**STATED TASK:**
Extract each line of the data below exactly as written.

**INFORMATION SHOWN:**
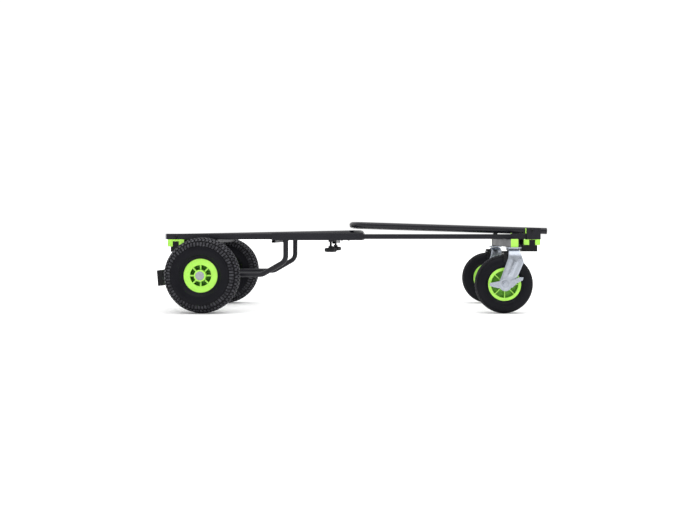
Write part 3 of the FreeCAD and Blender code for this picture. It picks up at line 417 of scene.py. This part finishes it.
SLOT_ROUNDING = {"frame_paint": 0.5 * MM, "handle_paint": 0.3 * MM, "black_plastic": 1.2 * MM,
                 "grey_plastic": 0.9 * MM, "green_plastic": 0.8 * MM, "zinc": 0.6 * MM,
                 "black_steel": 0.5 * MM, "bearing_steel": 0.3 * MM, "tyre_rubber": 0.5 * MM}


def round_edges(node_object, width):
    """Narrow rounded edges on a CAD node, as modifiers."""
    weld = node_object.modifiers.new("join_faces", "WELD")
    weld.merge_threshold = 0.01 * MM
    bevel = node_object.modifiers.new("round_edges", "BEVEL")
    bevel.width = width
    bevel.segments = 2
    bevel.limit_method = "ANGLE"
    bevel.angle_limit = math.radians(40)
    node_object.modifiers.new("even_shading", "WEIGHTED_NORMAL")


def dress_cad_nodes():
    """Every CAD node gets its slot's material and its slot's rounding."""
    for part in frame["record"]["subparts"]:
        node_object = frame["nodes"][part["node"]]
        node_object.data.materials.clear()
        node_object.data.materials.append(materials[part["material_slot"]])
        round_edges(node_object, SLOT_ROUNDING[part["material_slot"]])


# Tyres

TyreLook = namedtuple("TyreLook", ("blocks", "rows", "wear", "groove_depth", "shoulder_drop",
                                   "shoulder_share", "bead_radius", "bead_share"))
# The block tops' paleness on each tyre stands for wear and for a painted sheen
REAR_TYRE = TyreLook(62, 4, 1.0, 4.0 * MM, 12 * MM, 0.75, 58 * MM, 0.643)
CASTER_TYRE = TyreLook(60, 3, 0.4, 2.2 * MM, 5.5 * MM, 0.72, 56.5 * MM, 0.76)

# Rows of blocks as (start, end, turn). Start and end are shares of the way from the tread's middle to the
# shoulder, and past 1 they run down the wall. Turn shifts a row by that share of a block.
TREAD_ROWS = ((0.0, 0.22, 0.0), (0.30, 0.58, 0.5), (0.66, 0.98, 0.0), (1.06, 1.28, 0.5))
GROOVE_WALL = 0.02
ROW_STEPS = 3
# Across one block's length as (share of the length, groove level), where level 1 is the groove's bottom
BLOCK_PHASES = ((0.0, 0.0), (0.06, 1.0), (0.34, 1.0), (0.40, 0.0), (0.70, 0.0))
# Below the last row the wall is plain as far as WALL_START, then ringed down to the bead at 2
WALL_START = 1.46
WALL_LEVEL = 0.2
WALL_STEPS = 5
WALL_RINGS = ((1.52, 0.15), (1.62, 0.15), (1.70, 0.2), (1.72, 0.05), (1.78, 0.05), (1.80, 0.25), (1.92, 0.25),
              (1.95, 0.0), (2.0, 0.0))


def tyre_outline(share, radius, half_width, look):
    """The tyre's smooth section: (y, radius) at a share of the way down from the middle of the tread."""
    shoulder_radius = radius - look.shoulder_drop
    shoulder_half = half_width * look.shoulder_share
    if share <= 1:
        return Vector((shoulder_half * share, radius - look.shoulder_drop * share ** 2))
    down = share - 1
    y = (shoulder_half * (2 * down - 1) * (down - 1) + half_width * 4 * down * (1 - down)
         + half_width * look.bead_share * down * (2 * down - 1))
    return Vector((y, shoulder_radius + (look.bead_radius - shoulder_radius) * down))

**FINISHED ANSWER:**
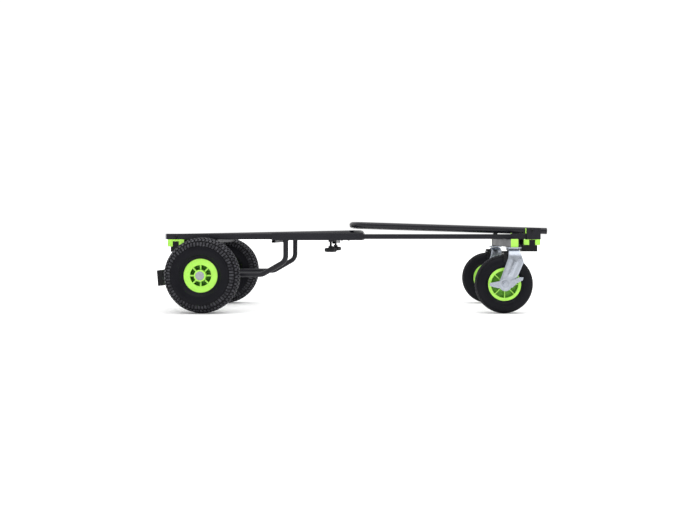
Write part 3 of the FreeCAD and Blender code for this picture. It picks up at line 417 of scene.py. This part finishes it.
SLOT_ROUNDING = {"frame_paint": 0.5 * MM, "handle_paint": 0.3 * MM, "black_plastic": 1.2 * MM,
                 "grey_plastic": 0.9 * MM, "green_plastic": 0.8 * MM, "zinc": 0.6 * MM,
                 "black_steel": 0.5 * MM, "bearing_steel": 0.3 * MM, "tyre_rubber": 0.5 * MM}


def round_edges(node_object, width):
    """Narrow rounded edges on a CAD node, as modifiers."""
    weld = node_object.modifiers.new("join_faces", "WELD")
    weld.merge_threshold = 0.01 * MM
    bevel = node_object.modifiers.new("round_edges", "BEVEL")
    bevel.width = width
    bevel.segments = 2
    bevel.limit_method = "ANGLE"
    bevel.angle_limit = math.radians(40)
    node_object.modifiers.new("even_shading", "WEIGHTED_NORMAL")


def dress_cad_nodes():
    """Every CAD node gets its slot's material and its slot's rounding."""
    for part in frame["record"]["subparts"]:
        node_object = frame["nodes"][part["node"]]
        node_object.data.materials.clear()
        node_object.data.materials.append(materials[part["material_slot"]])
        round_edges(node_object, SLOT_ROUNDING[part["material_slot"]])


# Tyres

TyreLook = namedtuple("TyreLook", ("blocks", "rows", "wear", "groove_depth", "shoulder_drop",
                                   "shoulder_share", "bead_radius", "bead_share"))
# The block tops' paleness on each tyre stands for wear and for a painted sheen
REAR_TYRE = TyreLook(62, 4, 1.0, 4.0 * MM, 12 * MM, 0.75, 58 * MM, 0.643)
CASTER_TYRE = TyreLook(60, 3, 0.4, 2.2 * MM, 5.5 * MM, 0.72, 56.5 * MM, 0.76)

# Rows of blocks as (start, end, turn). Start and end are shares of the way from the tread's middle to the
# shoulder, and past 1 they run down the wall. Turn shifts a row by that share of a block.
TREAD_ROWS = ((0.0, 0.22, 0.0), (0.30, 0.58, 0.5), (0.66, 0.98, 0.0), (1.06, 1.28, 0.5))
GROOVE_WALL = 0.02
ROW_STEPS = 3
# Across one block's length as (share of the length, groove level), where level 1 is the groove's bottom
BLOCK_PHASES = ((0.0, 0.0), (0.06, 1.0), (0.34, 1.0), (0.40, 0.0), (0.70, 0.0))
# Below the last row the wall is plain as far as WALL_START, then ringed down to the bead at 2
WALL_START = 1.46
WALL_LEVEL = 0.2
WALL_STEPS = 5
WALL_RINGS = ((1.52, 0.15), (1.62, 0.15), (1.70, 0.2), (1.72, 0.05), (1.78, 0.05), (1.80, 0.25), (1.92, 0.25),
              (1.95, 0.0), (2.0, 0.0))


def tyre_outline(share, radius, half_width, look):
    """The tyre's smooth section: (y, radius) at a share of the way down from the middle of the tread."""
    shoulder_radius = radius - look.shoulder_drop
    shoulder_half = half_width * look.shoulder_share
    if share <= 1:
        return Vector((shoulder_half * share, radius - look.shoulder_drop * share ** 2))
    down = share - 1
    y = (shoulder_half * (2 * down - 1) * (down - 1) + half_width * 4 * down * (1 - down)
         + half_width * look.bead_share * down * (2 * down - 1))
    return Vector((y, shoulder_radius + (look.bead_radius - shoulder_radius) * down))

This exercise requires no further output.